-- Exercise details --
Scan the records below for the word "joints" and give only the number of lines that hold it.

-- Record extracts --
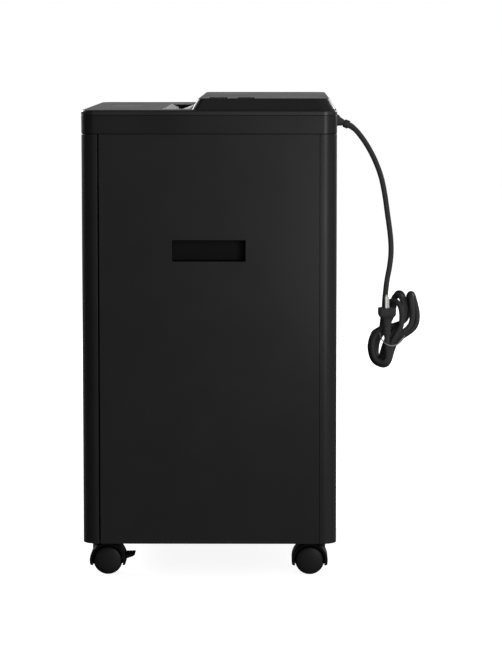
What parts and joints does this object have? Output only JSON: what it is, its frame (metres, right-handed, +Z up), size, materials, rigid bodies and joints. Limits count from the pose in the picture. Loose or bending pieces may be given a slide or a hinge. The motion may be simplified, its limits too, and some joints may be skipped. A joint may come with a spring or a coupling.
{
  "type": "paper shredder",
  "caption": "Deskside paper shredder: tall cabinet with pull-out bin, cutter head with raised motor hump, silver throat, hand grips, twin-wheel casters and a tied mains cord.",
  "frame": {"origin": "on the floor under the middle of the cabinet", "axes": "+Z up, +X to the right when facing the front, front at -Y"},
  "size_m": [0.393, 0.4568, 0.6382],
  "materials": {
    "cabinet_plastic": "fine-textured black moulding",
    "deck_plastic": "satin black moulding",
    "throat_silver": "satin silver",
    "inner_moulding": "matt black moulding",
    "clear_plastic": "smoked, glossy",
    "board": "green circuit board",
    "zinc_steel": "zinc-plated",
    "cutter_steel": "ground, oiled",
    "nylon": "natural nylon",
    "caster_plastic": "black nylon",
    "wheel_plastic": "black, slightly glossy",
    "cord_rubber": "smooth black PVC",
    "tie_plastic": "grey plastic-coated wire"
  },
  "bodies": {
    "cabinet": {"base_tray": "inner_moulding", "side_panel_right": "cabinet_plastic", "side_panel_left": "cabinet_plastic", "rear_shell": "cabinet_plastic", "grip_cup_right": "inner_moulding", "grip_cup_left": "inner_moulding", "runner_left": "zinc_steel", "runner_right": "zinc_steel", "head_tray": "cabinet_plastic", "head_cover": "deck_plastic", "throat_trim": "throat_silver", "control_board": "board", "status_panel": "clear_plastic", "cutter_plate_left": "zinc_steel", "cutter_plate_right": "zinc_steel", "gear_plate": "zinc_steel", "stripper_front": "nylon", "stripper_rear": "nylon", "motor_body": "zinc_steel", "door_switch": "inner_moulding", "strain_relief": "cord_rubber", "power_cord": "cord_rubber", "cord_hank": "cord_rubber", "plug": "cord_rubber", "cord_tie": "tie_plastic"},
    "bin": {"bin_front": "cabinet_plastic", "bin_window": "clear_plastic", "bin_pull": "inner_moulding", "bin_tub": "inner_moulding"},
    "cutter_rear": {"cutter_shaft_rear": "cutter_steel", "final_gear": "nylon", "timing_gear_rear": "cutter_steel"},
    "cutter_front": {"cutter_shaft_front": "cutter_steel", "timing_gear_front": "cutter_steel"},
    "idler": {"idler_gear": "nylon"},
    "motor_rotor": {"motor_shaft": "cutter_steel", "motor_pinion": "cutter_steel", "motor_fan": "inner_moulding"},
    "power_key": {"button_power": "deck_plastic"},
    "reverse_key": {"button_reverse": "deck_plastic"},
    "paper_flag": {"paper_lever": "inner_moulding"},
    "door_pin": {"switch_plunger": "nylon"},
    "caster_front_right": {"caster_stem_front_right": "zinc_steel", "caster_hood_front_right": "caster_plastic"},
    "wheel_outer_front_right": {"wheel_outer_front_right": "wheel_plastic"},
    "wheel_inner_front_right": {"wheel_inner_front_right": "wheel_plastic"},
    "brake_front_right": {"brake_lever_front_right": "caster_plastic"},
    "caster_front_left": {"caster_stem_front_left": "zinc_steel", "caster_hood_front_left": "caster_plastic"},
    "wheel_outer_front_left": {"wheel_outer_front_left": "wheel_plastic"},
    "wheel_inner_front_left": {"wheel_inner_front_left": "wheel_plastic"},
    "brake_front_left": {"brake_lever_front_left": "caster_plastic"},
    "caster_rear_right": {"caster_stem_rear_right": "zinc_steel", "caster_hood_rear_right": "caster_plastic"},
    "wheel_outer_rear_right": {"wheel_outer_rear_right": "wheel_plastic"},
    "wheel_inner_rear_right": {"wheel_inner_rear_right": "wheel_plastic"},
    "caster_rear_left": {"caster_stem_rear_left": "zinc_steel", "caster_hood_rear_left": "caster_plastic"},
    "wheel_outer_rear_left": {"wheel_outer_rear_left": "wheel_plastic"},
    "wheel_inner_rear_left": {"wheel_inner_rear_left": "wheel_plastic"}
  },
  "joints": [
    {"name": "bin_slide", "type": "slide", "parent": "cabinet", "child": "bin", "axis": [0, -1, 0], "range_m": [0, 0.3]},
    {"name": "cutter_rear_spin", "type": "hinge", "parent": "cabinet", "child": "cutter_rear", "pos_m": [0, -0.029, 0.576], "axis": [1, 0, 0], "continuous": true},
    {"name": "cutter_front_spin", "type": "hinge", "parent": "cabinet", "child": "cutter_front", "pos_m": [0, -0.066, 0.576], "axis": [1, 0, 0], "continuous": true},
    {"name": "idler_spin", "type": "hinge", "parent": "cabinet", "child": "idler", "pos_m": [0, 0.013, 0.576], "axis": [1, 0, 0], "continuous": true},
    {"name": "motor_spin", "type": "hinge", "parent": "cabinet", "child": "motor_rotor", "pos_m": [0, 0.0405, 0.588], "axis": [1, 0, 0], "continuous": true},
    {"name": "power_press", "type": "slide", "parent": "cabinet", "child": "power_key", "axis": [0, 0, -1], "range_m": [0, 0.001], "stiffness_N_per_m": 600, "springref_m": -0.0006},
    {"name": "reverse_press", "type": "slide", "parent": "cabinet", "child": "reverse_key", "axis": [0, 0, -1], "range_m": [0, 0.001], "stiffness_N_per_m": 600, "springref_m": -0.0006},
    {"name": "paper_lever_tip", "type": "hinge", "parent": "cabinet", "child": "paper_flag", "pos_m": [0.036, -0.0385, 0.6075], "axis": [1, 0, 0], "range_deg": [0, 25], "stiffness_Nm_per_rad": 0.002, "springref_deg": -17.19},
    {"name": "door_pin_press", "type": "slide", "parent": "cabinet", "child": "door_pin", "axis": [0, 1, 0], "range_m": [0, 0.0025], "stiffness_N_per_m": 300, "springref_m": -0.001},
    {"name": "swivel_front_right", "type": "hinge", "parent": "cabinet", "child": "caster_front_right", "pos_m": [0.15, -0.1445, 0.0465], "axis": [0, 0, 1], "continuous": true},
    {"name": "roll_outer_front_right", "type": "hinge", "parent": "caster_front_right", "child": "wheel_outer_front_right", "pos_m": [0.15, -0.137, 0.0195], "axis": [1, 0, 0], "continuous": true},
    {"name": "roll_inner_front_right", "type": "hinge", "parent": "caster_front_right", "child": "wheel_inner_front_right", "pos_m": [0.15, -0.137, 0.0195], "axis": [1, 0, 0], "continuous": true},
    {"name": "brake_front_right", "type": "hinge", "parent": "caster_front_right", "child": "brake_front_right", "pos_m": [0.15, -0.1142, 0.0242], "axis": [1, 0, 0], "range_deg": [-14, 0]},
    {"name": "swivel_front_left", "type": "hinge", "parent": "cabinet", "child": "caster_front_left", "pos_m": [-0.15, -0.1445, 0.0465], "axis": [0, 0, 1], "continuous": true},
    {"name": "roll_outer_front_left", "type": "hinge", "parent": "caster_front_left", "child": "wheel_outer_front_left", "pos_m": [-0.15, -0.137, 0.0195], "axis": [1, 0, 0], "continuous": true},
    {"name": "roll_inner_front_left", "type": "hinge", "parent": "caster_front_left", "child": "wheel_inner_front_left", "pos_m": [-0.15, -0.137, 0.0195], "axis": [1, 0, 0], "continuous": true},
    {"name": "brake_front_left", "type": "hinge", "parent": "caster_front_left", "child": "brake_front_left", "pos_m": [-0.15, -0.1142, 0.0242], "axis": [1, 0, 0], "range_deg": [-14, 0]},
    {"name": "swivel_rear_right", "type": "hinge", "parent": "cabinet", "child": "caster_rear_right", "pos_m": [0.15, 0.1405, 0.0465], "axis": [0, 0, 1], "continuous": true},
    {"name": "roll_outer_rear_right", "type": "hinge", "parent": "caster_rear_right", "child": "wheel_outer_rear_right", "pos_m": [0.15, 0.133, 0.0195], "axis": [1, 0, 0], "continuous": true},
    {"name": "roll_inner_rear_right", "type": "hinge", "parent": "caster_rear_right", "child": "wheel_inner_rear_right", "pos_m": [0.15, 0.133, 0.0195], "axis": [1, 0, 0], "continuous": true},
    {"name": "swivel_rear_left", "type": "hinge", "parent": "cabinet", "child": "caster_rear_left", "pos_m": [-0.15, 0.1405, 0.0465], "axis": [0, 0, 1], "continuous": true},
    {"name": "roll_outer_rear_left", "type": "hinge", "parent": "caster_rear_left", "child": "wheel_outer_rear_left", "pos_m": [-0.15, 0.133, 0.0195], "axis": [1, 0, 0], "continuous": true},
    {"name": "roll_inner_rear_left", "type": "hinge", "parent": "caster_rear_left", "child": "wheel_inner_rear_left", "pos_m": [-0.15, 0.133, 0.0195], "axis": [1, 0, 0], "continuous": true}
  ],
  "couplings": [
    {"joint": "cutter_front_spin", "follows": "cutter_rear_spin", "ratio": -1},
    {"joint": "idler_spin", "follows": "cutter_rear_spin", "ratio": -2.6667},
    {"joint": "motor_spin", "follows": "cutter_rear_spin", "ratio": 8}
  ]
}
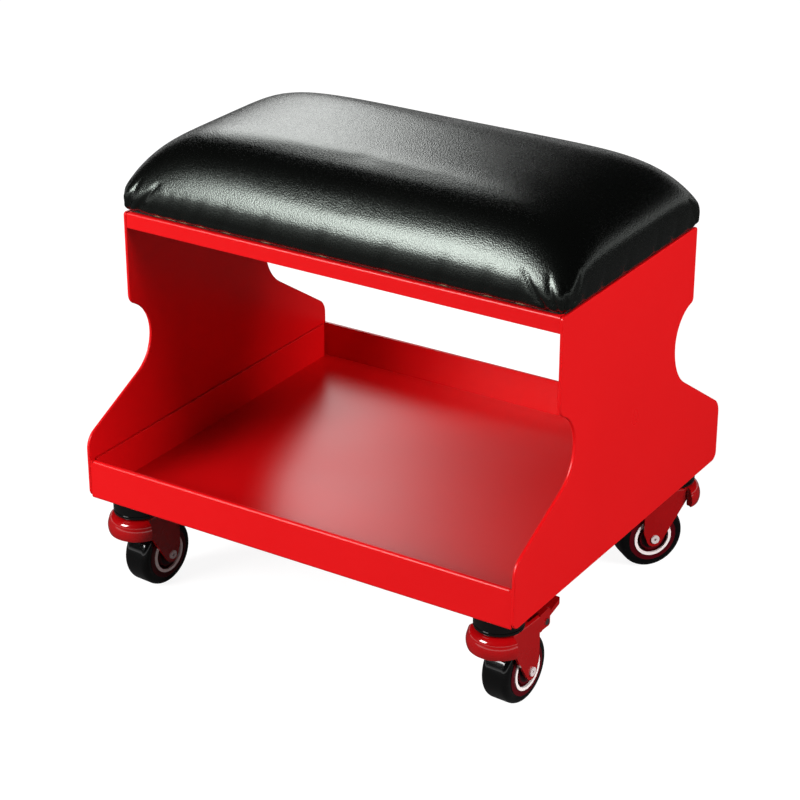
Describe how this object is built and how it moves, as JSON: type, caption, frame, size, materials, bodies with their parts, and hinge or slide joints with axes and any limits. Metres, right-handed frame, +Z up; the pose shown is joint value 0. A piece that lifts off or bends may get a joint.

-- Solution to the problem --
3